Short exercise
The data below needs to be returned exactly, line for line.

Dataset section
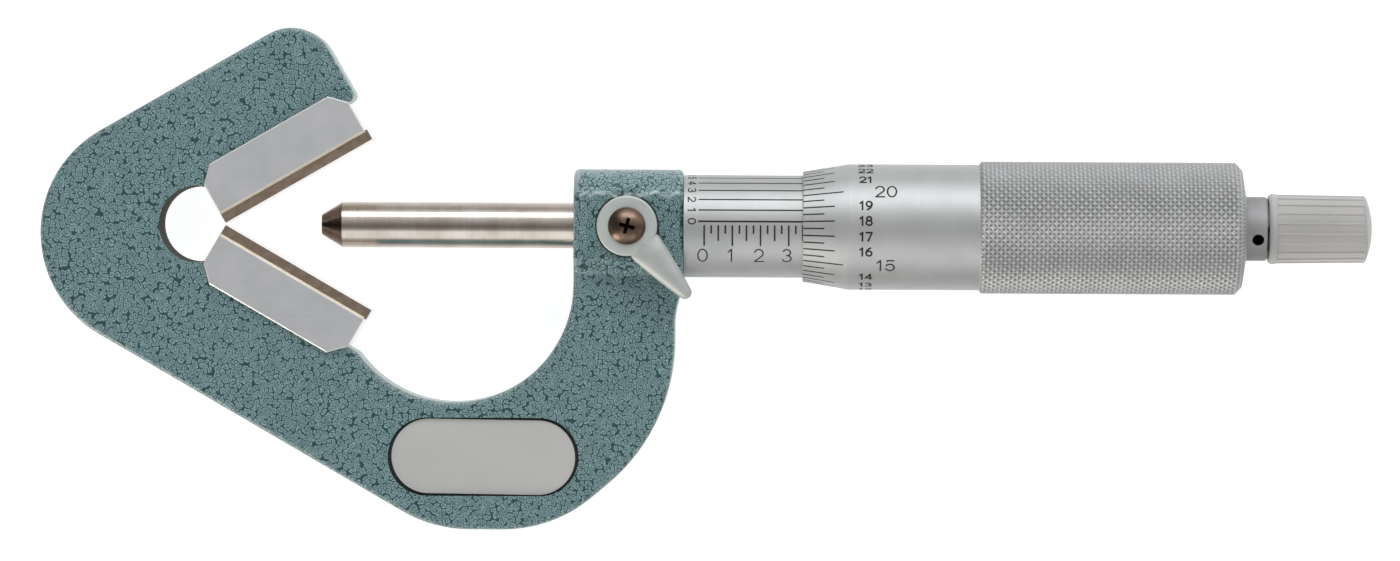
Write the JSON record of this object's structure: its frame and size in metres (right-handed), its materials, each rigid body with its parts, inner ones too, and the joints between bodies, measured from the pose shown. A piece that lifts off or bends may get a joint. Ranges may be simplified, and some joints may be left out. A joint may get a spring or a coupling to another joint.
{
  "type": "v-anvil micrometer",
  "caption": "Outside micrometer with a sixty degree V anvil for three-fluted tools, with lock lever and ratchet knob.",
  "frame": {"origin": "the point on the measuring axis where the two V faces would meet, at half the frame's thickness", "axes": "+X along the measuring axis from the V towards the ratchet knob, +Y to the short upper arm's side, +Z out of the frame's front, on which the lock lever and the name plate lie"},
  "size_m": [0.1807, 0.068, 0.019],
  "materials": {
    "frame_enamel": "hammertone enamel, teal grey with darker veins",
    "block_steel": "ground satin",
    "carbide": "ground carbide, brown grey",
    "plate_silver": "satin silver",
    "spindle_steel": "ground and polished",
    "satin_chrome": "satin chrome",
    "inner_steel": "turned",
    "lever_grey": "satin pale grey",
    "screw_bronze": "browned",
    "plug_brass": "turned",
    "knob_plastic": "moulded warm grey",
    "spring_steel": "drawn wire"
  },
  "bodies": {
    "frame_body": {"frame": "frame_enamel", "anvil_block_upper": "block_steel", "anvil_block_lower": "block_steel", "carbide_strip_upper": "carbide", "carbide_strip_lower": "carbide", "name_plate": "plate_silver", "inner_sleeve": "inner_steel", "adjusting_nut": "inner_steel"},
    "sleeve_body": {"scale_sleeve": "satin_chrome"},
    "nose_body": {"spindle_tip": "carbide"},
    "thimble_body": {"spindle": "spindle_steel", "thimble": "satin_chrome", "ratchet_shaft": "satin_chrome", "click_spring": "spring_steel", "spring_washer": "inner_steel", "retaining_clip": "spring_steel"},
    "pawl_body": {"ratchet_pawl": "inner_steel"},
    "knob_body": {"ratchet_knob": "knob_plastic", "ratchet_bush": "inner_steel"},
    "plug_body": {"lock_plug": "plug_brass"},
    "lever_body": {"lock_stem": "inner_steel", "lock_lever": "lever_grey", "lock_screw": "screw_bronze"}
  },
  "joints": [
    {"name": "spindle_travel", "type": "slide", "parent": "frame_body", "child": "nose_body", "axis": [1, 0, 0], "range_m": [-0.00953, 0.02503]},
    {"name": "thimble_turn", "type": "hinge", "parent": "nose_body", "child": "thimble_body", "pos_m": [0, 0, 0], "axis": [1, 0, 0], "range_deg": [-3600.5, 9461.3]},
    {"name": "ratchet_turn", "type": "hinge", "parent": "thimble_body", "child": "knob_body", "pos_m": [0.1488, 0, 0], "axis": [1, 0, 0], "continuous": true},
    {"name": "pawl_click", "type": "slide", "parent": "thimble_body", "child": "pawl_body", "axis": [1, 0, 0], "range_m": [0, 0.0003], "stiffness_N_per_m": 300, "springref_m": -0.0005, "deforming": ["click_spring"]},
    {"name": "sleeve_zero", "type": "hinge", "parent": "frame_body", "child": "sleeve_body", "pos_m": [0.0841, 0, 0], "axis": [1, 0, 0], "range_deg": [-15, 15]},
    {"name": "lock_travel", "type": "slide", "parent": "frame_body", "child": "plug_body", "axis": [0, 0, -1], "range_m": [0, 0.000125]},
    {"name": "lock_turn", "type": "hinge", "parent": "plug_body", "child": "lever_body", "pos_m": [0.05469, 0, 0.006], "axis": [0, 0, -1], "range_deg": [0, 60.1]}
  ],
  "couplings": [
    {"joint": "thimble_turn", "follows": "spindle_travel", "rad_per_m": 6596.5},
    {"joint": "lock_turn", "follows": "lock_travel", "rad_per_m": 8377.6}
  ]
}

Response
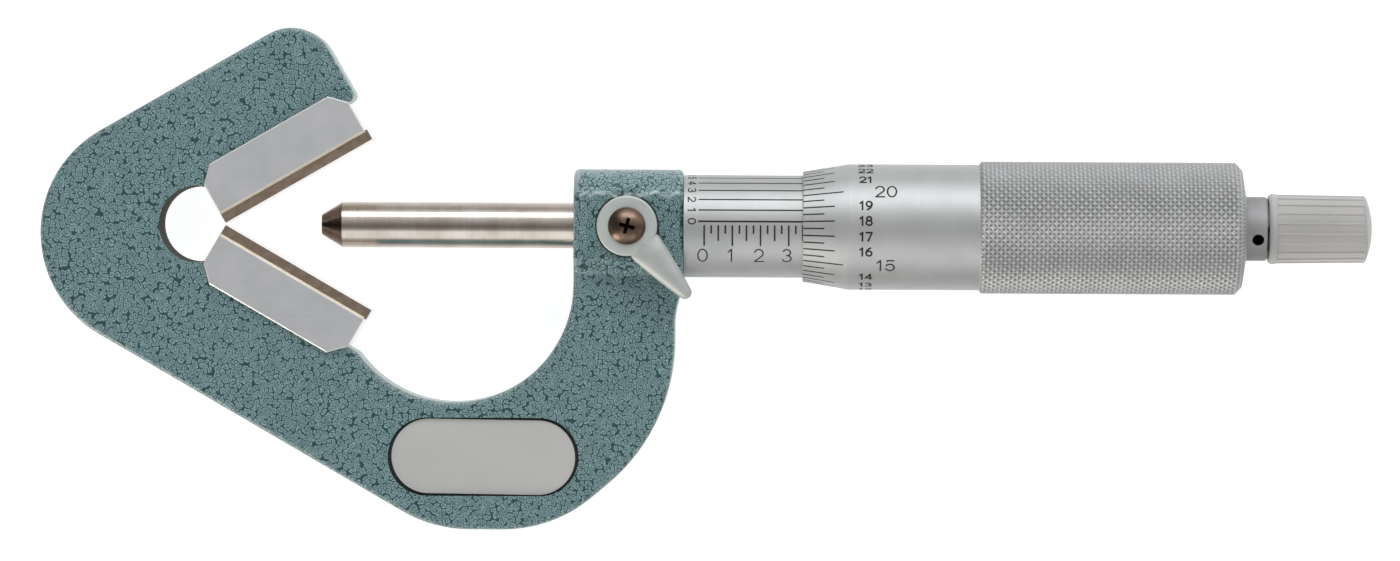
Write the JSON record of this object's structure: its frame and size in metres (right-handed), its materials, each rigid body with its parts, inner ones too, and the joints between bodies, measured from the pose shown. A piece that lifts off or bends may get a joint. Ranges may be simplified, and some joints may be left out. A joint may get a spring or a coupling to another joint.
{
  "type": "v-anvil micrometer",
  "caption": "Outside micrometer with a sixty degree V anvil for three-fluted tools, with lock lever and ratchet knob.",
  "frame": {"origin": "the point on the measuring axis where the two V faces would meet, at half the frame's thickness", "axes": "+X along the measuring axis from the V towards the ratchet knob, +Y to the short upper arm's side, +Z out of the frame's front, on which the lock lever and the name plate lie"},
  "size_m": [0.1807, 0.068, 0.019],
  "materials": {
    "frame_enamel": "hammertone enamel, teal grey with darker veins",
    "block_steel": "ground satin",
    "carbide": "ground carbide, brown grey",
    "plate_silver": "satin silver",
    "spindle_steel": "ground and polished",
    "satin_chrome": "satin chrome",
    "inner_steel": "turned",
    "lever_grey": "satin pale grey",
    "screw_bronze": "browned",
    "plug_brass": "turned",
    "knob_plastic": "moulded warm grey",
    "spring_steel": "drawn wire"
  },
  "bodies": {
    "frame_body": {"frame": "frame_enamel", "anvil_block_upper": "block_steel", "anvil_block_lower": "block_steel", "carbide_strip_upper": "carbide", "carbide_strip_lower": "carbide", "name_plate": "plate_silver", "inner_sleeve": "inner_steel", "adjusting_nut": "inner_steel"},
    "sleeve_body": {"scale_sleeve": "satin_chrome"},
    "nose_body": {"spindle_tip": "carbide"},
    "thimble_body": {"spindle": "spindle_steel", "thimble": "satin_chrome", "ratchet_shaft": "satin_chrome", "click_spring": "spring_steel", "spring_washer": "inner_steel", "retaining_clip": "spring_steel"},
    "pawl_body": {"ratchet_pawl": "inner_steel"},
    "knob_body": {"ratchet_knob": "knob_plastic", "ratchet_bush": "inner_steel"},
    "plug_body": {"lock_plug": "plug_brass"},
    "lever_body": {"lock_stem": "inner_steel", "lock_lever": "lever_grey", "lock_screw": "screw_bronze"}
  },
  "joints": [
    {"name": "spindle_travel", "type": "slide", "parent": "frame_body", "child": "nose_body", "axis": [1, 0, 0], "range_m": [-0.00953, 0.02503]},
    {"name": "thimble_turn", "type": "hinge", "parent": "nose_body", "child": "thimble_body", "pos_m": [0, 0, 0], "axis": [1, 0, 0], "range_deg": [-3600.5, 9461.3]},
    {"name": "ratchet_turn", "type": "hinge", "parent": "thimble_body", "child": "knob_body", "pos_m": [0.1488, 0, 0], "axis": [1, 0, 0], "continuous": true},
    {"name": "pawl_click", "type": "slide", "parent": "thimble_body", "child": "pawl_body", "axis": [1, 0, 0], "range_m": [0, 0.0003], "stiffness_N_per_m": 300, "springref_m": -0.0005, "deforming": ["click_spring"]},
    {"name": "sleeve_zero", "type": "hinge", "parent": "frame_body", "child": "sleeve_body", "pos_m": [0.0841, 0, 0], "axis": [1, 0, 0], "range_deg": [-15, 15]},
    {"name": "lock_travel", "type": "slide", "parent": "frame_body", "child": "plug_body", "axis": [0, 0, -1], "range_m": [0, 0.000125]},
    {"name": "lock_turn", "type": "hinge", "parent": "plug_body", "child": "lever_body", "pos_m": [0.05469, 0, 0.006], "axis": [0, 0, -1], "range_deg": [0, 60.1]}
  ],
  "couplings": [
    {"joint": "thimble_turn", "follows": "spindle_travel", "rad_per_m": 6596.5},
    {"joint": "lock_turn", "follows": "lock_travel", "rad_per_m": 8377.6}
  ]
}